Ven. Dhammajoti stresses that we need to learn from both history and—more importantly—the Buddha’s example, to strive to be true individuals (which of course is different from being “individualists”). The Buddha is the True Individual par excellence, he notes—had he not succeeded in acquiring his true individuality, today we would not be having the good fortune of practicing his Dharma!

At the turn of the 19th century, Buddhism turned to secularism, science, and modernism to survive the intellectual and colonial onslaught of Christianity. Since Buddhism managed to weather the storm after World War II, I believe that Buddhism must not allow its onetime allies to turn it into something unrecognizable to the Buddha, even if Western Buddhism itself should have the space to adapt to the needs of its home cultures.

By his own admission, Ven. Dhammajoti could easily follow the trend of teaching or privileging “pop” Buddhism, which he thinks many celebrities (specific names are not mentioned!) favor. But he prefers to suffer any losses, both professional and personal, for his independence—for moving “against the stream”—if it should be called suffering at all. This is the mission of the Buddha-Dharma Centre of Hong Kong and Ven. Dhammajoti’s moral priority in life.

“I get myself into trouble, but I don’t mind that,” he laughs.

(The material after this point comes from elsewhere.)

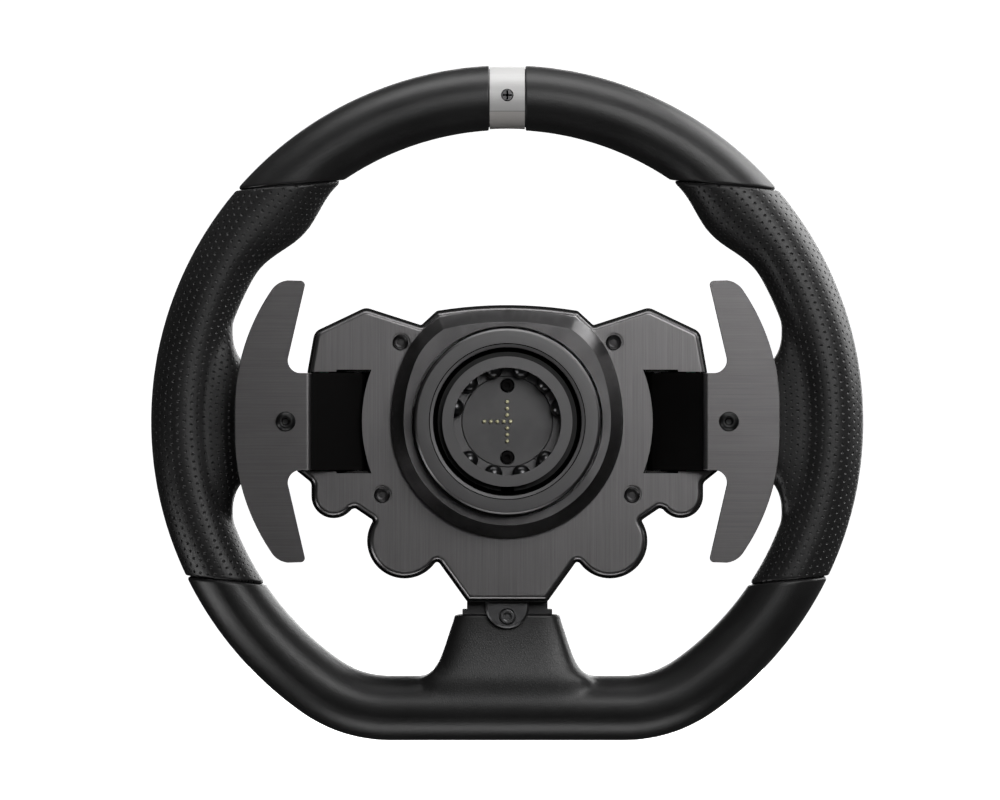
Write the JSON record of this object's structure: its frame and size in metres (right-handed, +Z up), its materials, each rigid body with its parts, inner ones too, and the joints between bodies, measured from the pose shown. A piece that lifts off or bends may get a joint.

* The Glorious Sun Professorship was created by Glorious Sun Charity Group in 2005 and bestowed on Ven. Dhammajoti in 2007.

** Since the 19th century, Western philosophers have attempted to tie the Buddhist notions of Nirvana and emptiness with notions of nothingness and nihilism, and these days are often equated—not always soundly—with a range of schools, such as Humean philosophy, existentialism, and phenomenology.

*** Ronald M. Davidson’s excellent chapter “The Medieval Buddhist Experience” (pp.75–112) in Indian Esoteric Buddhism: A Social History of the Tantric Movement (2002) provides a thorough analysis of how Buddhist centers of learning conceded more and more intellectual ground to various rival movements until they were forced to assimilate the aesthetics, values, and even philosophies of non-Buddhist tantric movements.